Irgendwann, vielleicht nach 20 Minuten, fährt der Zug auf einmal ganz langsam und kommt zum Stopp. Ich halte die Luft an, als der Lautsprecher angeht. „Meine sehr geehrten Damen und Herren, wegen spielender Kinder auf den Gleisen wird sich unsere Weiterfahrt verzögern.“ Ich kann es nicht mehr fassen: Was machen spielende Kinder auf diesen Bahngleisen?

Dann geht es aber doch wieder weiter. Irgendwann liegt auch Stendal hinter uns – und wir brausen Richtung Berlin. Schon wieder geht der Lautsprecher an. Nein, das darf doch nicht wahr sein: Bitte nicht noch mal was Neues.

Diesmal werden Reisende, die eigentlich bis Berlin-Gesundbrunnen im Zug bleiben wollten, gebeten, diesen doch im Hauptbahnhof zu verlassen. Dieser ICE sei für eine sofortige Weiterfahrt nach Kassel vorgesehen. Ein paar ältere Herrschaften hinter mir sind scheinbar davon betroffen, denn es wird hektisch überlegt, wie man denn jetzt Bescheid geben könne, dass man dort nicht abgeholt wird.

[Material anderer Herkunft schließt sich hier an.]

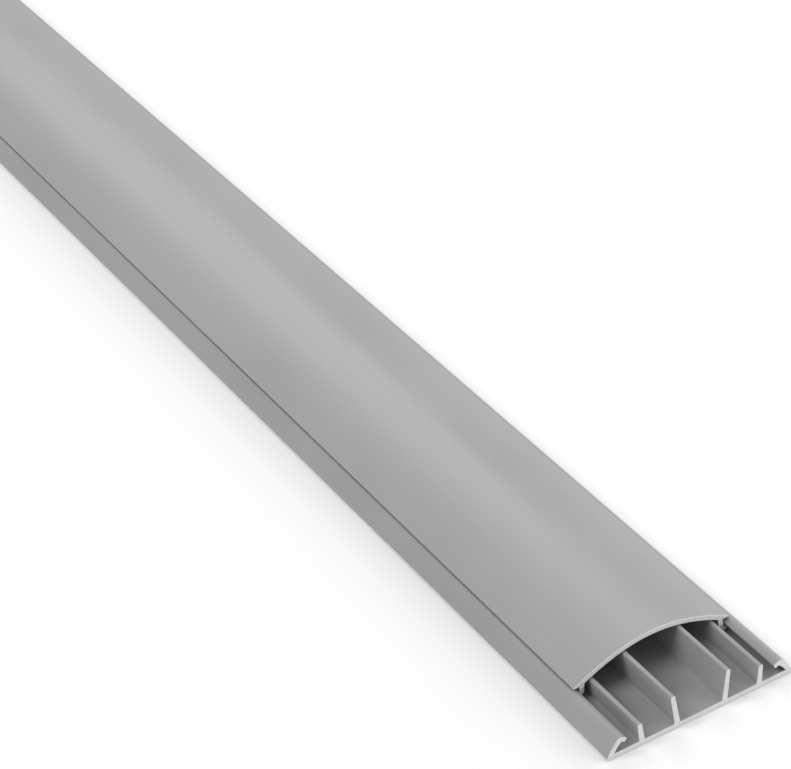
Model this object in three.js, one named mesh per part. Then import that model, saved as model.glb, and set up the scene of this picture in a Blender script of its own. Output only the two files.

Ich habe mittlerweile dem Chauffeur mitteilen können, dass ich tatsächlich gegen halb acht im Hauptbahnhof eintreffen werde – über eine Stunde später als geplant. Und es ist nur der Nachsicht meiner argentinischen Gastgeber geschuldet, dass alle mit dem Abendessen auf mich warteten.

Am Tisch gibt es Gäste, die von ähnlichen Erfahrungen zu berichten wissen. Warum wird unsere Bahn immer unzuverlässiger? Und was bedeutet das eigentlich für unsere Lebensplanung? Ein paar Gläser vom guten argentinischen Malbec vertreiben die bösen Gedanken am Abend. Bei meiner nächsten Reiseplanung werde ich das aber miteinbeziehen müssen.

P.S.

Die Autorin wollte zwei Tage später nach Mailand fliegen. Der Flug verschiebt sich von 21.25 Uhr auf 23.15 Uhr. Um 23.00 Uhr beginnt Boarding, um 23.30 Uhr ist der Flieger voll und abflugfähig. Um 23.35 Uhr heißt es auf Italienisch: „Hier spricht der Kapitän: Wir wurden gerade informiert, dass der Flug gecancelt wurde, da nach 23.30 Uhr in Berlin-Tegel keine Abflüge mehr stattfinden.“ Er wiederholt alles in schlechtem Englisch. Riesiger Unmut. Also alle von Bord. Und Chaos danach – unvorstellbar.